In case you've missed it, The Pitch pits two B-level advertising agencies against one another for a real-world account. But, that's about the only real thing in this reality show gone bad. (Note: You know it's bad when even ad industry experts openly bemoan the show's emphasis on tactical solutions and Kardashian-like melodrama).
One agency, The Ad Store, competed in two separate pitches and lost each. The CEO subsequently decides to pack up his tent, close his shop and relocate to Italy to grow olives with his life partner. (Ugh. As if this plot contrivance hadn't been planned months, if not years, in advance.) Another segment featured Bozell, an agency I thought had disappeared midway through the first Reagan administration (and, their subsequent campaign recommendations certainly reminded me of the 1980s).

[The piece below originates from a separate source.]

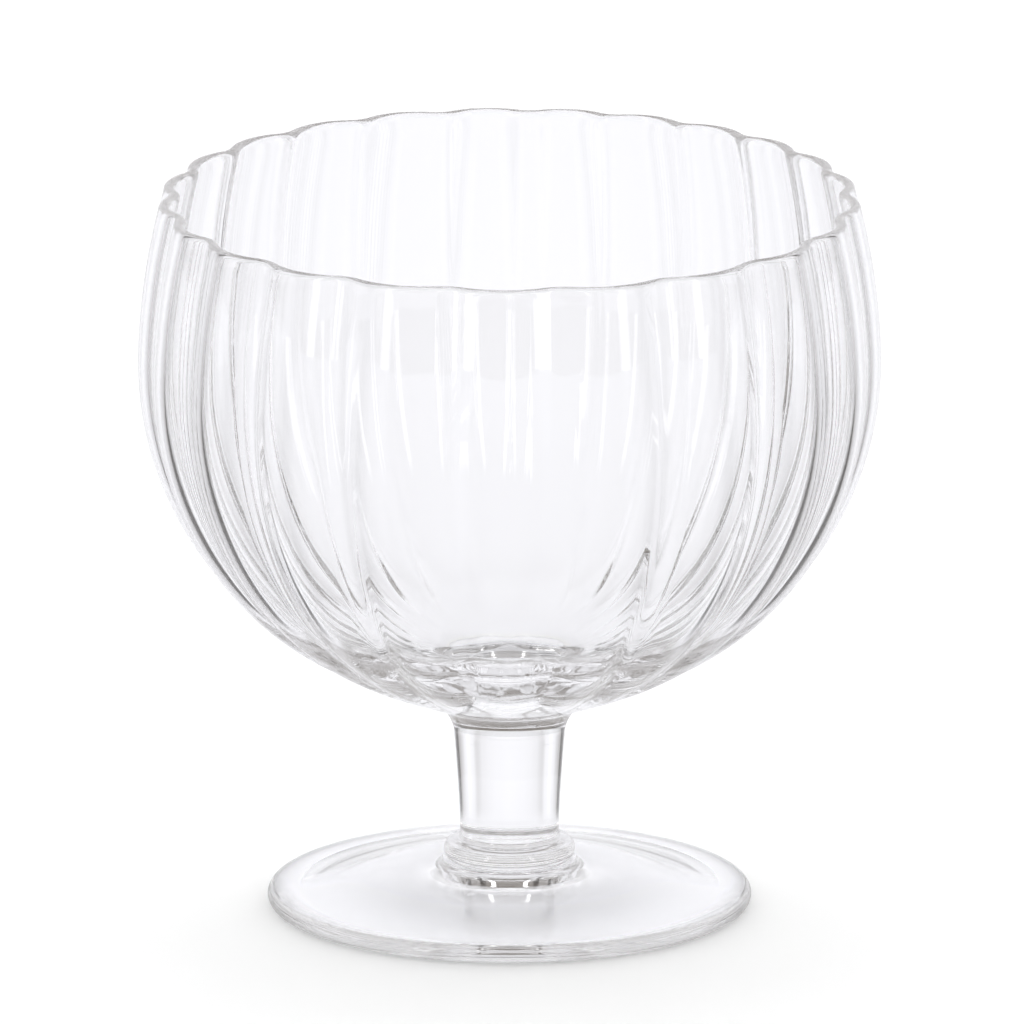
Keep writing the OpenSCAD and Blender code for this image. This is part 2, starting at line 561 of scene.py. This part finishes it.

Even worse, though, is The pitch's unreal glimpse of reality. To wit:
– The client briefs both agencies in the same conference room at the same time. Sorry, but that never happens.
– The agencies then set up competing creative teams, who present their slogans and taglines to their respective management teams (which are then almost always savaged). I can't speak for ad agency cultures, but a PR firm's senior management would never publicly eviscerate a team member's idea (how'd you like to be remembered as “…that poor McKinney copywriter who was publicly ridiculed on The Pitch?”).
– The agencies never conduct market research. Instead, they either surf the net for ideas or throw a bunch of adjectives on a white board. Even the most mediocre ad agency depends upon research to drive creative, so I don't know why the competing firms agreed to bastardize their processes for TV.
– Two agencies selected rookies to lead the final presentation. One was pinch-hitting for a strategist felled by a gall bladder operation; the other was a former PR pro turned copywriter. Fact: No agency allows a rookie to lead a major pitch. On the contrary, most firms trot out their resident superstars for the occasion (which, in the case of holding companies, means prospects get to meet former White House press secretaries, an erstwhile secretary of Health, Education & Welfare or two and maybe, just maybe, a disgraced Congressman).
– Last, but not least, the back-stabbing and one-upmanship displayed at each competing agency would make even Shakespeare grimace. I seriously doubt such histrionics exist. Like everything else, they were manufactured for the program.
In short, The Pitch is an embarrassment. It's an embarrassment for the agencies involved and the profession as a whole. That said, it's the single best ad I've ever seen for PR.